How important is C++ fluency?
Central for core-engine, simulation, rendering, and Lua-VM roles. Real C++ fluency — ownership, move semantics, allocation awareness, profiling — is required, not optional. Platform-service, backend-infrastructure, and AI roles use C++, Go, Python, or C# depending on the team; check the JD carefully. Don’t attempt an engine interview without months of current C++ practice.
How does Roblox compare to Unity or Unreal on interviews?
Comparable in engine depth, different in platform focus. Unity and Unreal build game-engine software licensed to developers; Roblox builds a hosted platform with its own engine plus the content network, economy, and social graph. Roblox’s system design rounds are distinctive because of the platform-scale concerns. Compensation is comparable across the three at senior levels; Roblox’s public-company equity is more liquid than Unity / Epic’s.
What about the child-safety and regulatory scrutiny?
Real and ongoing.

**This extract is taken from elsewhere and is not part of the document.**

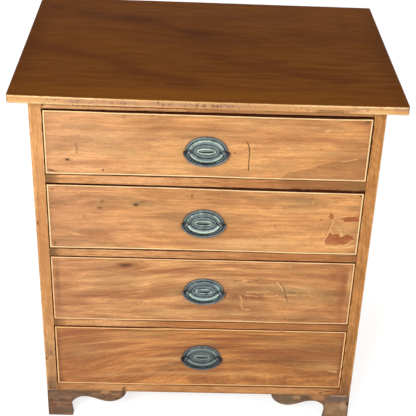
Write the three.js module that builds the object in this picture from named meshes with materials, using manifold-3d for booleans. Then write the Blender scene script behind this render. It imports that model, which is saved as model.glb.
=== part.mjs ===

Large portions of Roblox’s user base are under 13, which triggers COPPA in the US and equivalent regulations elsewhere. FTC settlements, international scrutiny, and parental concern are continuous realities. Engineering for trust & safety is substantial — content moderation, age-appropriate communication, parental controls — and is highly visible. Candidates comfortable engaging with these challenges find the work meaningful; candidates who want to ignore them often find the culture uncomfortable.
What’s happening with generative AI?
Active research and product investment. Roblox has announced AI tools for 3D asset generation, behavioral animation, and content moderation. The AI teams hire experienced ML engineers and researchers. For candidates interested in applied AI for creative tooling rather than frontier-model research, Roblox AI offers a distinctive domain (generative 3D content) with real scale (85M users creating or consuming).